If you have a friend or loved one who is justice-involved, but preparing for release, one great way to support them is by investing in their post-release plan. Not sure what a post-release plan is? We’ll break down what it is, who’s involved and how you can help.

What is a post-release plan?

It’s important to note that every organization and person’s post-release plan will be different. But generally, a post-release plan is the combination of programming, literal actions and care a person will receive once they are released from prison. These plans outline everything – from parole parameters to drug treatment courses and where the person will find stable housing and food. It helps to think of the post-release plan as a safety net. Each component of the plan is one strand of the net that weaves together with the other components. The goal is to create a weave so tight that our participants can’t fall through any cracks during their reentry journey.

Are all post-release plans similar?

The quick answer is, no! Systems might use different curriculums to help participants build their post-release plans. And, every individual requires specific support, so every person’s plan will be unique. Our partner organization, HopeWorks, uses the Getting Ahead While Getting Out curriculum to guide our participants through developing their post-release plan. This curriculum encourages personal accountability and in the program, which can help drive reentry success. It also allows for modifications if our participants need additional or adjusted support upon release.

Who is involved in developing the post-release plan?

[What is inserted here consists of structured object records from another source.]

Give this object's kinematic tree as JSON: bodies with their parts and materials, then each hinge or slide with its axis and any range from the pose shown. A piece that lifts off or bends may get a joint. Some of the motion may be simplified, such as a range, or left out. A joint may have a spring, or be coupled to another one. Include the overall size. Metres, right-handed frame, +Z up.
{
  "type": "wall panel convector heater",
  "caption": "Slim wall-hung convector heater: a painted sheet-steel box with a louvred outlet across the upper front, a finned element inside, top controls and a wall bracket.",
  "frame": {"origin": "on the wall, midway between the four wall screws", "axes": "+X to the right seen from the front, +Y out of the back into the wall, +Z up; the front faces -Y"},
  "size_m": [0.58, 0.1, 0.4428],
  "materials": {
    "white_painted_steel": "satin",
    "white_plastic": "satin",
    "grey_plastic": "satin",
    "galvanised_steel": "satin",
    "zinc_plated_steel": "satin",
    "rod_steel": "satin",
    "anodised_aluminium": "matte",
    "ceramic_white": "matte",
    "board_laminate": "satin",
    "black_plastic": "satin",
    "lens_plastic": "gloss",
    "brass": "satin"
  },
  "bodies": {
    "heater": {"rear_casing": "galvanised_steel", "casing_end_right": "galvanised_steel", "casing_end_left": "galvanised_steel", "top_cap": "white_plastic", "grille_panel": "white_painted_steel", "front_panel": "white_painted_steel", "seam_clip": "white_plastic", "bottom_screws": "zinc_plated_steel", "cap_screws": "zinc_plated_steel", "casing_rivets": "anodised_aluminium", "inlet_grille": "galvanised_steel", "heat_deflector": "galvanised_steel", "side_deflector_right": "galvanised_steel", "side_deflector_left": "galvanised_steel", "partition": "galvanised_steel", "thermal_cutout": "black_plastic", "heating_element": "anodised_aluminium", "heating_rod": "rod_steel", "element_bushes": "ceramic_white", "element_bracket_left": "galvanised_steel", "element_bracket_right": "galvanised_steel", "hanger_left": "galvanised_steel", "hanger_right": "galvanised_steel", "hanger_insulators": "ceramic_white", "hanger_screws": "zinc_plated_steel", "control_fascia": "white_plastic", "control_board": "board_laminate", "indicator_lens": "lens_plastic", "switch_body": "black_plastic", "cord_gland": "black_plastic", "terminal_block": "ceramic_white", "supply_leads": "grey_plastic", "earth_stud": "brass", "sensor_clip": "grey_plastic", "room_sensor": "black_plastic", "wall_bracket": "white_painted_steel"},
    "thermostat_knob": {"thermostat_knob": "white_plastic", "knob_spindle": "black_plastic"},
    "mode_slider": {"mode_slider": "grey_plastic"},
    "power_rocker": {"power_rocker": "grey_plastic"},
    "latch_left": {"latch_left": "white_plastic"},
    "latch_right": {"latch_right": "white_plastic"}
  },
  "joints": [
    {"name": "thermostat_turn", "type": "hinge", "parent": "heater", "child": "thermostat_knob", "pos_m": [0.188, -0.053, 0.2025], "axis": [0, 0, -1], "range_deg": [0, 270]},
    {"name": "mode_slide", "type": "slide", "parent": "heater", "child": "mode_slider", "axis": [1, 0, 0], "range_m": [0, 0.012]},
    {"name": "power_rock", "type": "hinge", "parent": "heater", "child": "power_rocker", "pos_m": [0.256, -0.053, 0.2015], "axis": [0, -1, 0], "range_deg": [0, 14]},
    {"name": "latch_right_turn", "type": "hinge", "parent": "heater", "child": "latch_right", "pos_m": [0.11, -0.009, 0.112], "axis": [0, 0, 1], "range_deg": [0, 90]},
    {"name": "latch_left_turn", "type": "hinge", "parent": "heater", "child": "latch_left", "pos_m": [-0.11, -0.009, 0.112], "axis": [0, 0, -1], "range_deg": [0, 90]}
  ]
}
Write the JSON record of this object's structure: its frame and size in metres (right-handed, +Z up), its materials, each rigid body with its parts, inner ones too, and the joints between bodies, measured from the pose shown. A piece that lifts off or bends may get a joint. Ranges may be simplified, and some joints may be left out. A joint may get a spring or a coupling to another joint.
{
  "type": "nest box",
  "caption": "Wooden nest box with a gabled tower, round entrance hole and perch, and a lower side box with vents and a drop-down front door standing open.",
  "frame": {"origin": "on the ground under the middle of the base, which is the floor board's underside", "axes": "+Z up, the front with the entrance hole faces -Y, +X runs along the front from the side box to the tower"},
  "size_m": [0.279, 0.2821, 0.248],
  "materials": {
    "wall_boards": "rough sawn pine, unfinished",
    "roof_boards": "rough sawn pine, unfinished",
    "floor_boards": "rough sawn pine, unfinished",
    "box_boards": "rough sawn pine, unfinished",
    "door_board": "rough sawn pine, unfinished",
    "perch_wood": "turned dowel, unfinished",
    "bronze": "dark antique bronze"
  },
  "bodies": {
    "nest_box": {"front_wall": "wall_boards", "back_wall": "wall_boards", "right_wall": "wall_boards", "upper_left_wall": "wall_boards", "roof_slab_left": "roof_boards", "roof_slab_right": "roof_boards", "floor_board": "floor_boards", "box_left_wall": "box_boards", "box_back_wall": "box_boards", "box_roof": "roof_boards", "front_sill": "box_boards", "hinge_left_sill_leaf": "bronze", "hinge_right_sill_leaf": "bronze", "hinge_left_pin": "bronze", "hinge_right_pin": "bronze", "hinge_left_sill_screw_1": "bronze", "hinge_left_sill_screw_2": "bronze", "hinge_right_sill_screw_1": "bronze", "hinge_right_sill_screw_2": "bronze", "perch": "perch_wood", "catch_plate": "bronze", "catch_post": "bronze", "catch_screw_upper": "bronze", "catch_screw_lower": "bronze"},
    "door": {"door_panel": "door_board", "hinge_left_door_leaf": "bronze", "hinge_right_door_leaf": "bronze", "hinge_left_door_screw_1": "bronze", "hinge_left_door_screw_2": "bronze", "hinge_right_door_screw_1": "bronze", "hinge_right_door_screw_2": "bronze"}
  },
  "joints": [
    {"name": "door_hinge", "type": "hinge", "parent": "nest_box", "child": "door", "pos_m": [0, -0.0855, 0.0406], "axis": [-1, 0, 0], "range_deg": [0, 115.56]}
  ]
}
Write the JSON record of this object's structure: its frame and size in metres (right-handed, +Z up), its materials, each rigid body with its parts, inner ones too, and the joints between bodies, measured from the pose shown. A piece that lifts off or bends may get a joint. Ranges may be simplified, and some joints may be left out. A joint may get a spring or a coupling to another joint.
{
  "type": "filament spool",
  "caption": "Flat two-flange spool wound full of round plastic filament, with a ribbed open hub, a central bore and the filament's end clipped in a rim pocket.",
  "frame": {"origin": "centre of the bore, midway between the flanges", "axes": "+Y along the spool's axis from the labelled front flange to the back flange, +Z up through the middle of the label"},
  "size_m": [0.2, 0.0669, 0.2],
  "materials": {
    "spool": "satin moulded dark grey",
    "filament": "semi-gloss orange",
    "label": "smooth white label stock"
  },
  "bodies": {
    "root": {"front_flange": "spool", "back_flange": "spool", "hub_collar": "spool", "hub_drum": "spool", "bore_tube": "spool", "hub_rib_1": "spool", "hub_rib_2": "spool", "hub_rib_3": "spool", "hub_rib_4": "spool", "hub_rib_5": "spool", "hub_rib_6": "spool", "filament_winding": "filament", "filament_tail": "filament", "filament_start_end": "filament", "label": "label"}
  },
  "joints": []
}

Post-release plans are tailored to the individual, so the people and organizations involved will vary. One person might require substance abuse counseling while another attends anger management therapy. Generally, the most involved organizations are your local department of corrections, support organizations like Hope 2 Hire, and the participant. But other entities – like physicians, therapists, counselors, probation officers, faith encouragers, among others – can be included.

How can I help?

You can best support your loved one by approaching their post-release plan with empathy. Start by familiarizing yourself with their plan and offering (but not pushing) to support them as they navigate the process. You may be able to help them by driving them to appointments, or by coming up with fun activities to do together. It’s important to listen, as many of our participants want to process their experience and feelings with their loved ones. Do your best to stay positive and not offer too much advice – oftentimes a listening ear is all that’s needed.

You can also help by being an advocate for change. Every person has vices, and you might be familiar with those that could cause your loved one to stumble during the reentry process. Help them stay away from temptations as much as possible, and be a firm advocate for change in their life.

Above all else, being there and demonstrating that you care is the most impactful way to support a loved one’s post-release plan. By investing in their reentry, you’re saying that you want the best for them, and you want to help them remain at home with their family and friends.